The primary backdrop of The Light Ages is a future London wherein a Dickensian sort of social order has prevailed for a full three centuries, fueled by the discovery of aether, a magical substance that is mined from the earth. Industrialization failed to progress, to a large degree, because aether and the spells guarded zealously by the guilds could magically make inferior items, including those making up the industrial infrastructure of society, perfectly workable. On their own, such structures as the low-quality train tracks and flimsily-constructed buildings could never stand, but aether kept everything in working order. Thus, industry stagnated, and society, through the course of three century-long Ages, also stagnated into a tightly compartmentalized world of guilds. Social mobility was all but unheard of; the son of a toolmaker would grow up to be a toolmaker because there was no other option. A few individuals, though, seemed to possess magic inside themselves, and these creatures were rooted out and ostracized as trolls (i.e., changelings). Robert Barrows was born into this world, growing up in the town of Bracebridge, the most important aether mining town in England. One special day during his childhood, his mother took him to a home outside of town, where he met an extraordinary young girl named Annalise, and soon thereafter his mother began to change horribly. With her death, he chose to flee his world and seek his destiny in London. It is here that he becomes a social revolutionary, working to usher in the light of a brand new Age, one in which society is not stratified by wealth, status, or birth. Oddly enough, he also sometimes walks in the world of the guildmasters, the very persons he is trying to overthrow, and it is here where he meets Annalise again. The rest of the novel is a meandering tale of discovery and loss, mixing in a remarkable cast of characters, as Robert strives to discover the secret of his home town of Bracebridge, a secret that unites him and Annalise in the most fundamental, albeit mysterious, of manners.
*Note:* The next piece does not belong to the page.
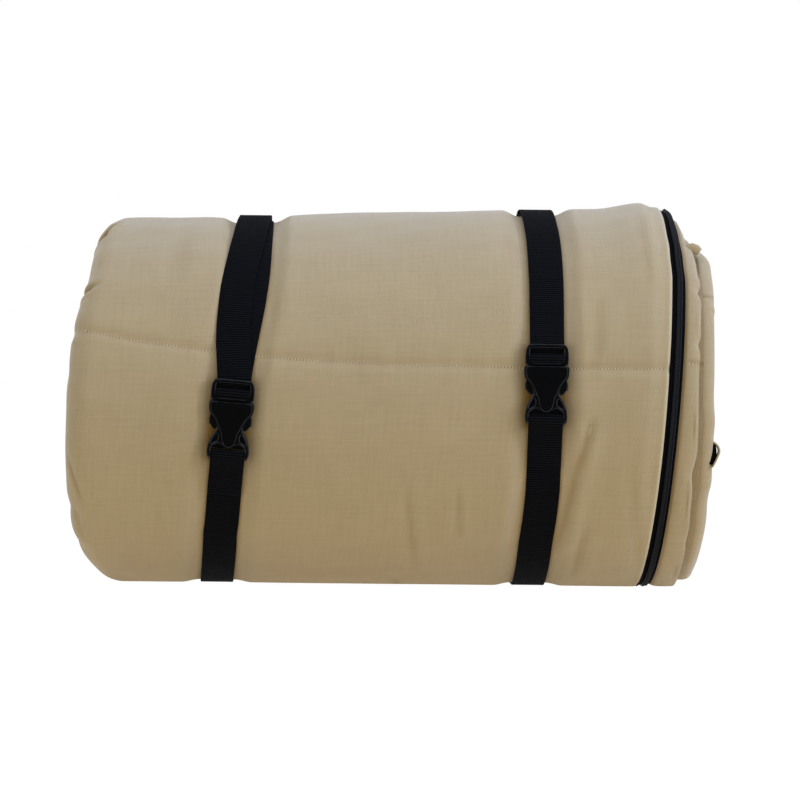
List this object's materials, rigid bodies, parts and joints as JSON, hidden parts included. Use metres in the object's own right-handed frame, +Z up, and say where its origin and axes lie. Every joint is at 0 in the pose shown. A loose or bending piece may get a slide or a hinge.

One problem I have with the book is the fact that some of the most important events and transitions take place between sections. We see Robert hop a train to escape to London, and the next thing we know he is working for a socialist newspaper five years later. Since MacLeod's main emphasis in this novel, at least as it appeared to me, was a careful and close critique of man and society, Robert's transformation would seem to have offered the author a perfect means of pursuing his loftier goals for the story. There were moments when MacLeod succeeded in demonstrating the common humanity of the wealthy guildmen and unguilded marts such as Robert, yet no individual's real self seemed to emerge from these pages; thus, the motivations of different characters at different times were difficult to understand, and the whole point of the novel is, in one sense, seemingly challenged by the ending. The Light Ages is not a cheerful, inspirational story, but I don't think it tries to be; personally, I'm not entirely sure what the novel was intended to be, and that is the source of my own dissatisfaction of sorts with what could have potentially been a truly insightful, socioeconomically challenging novel.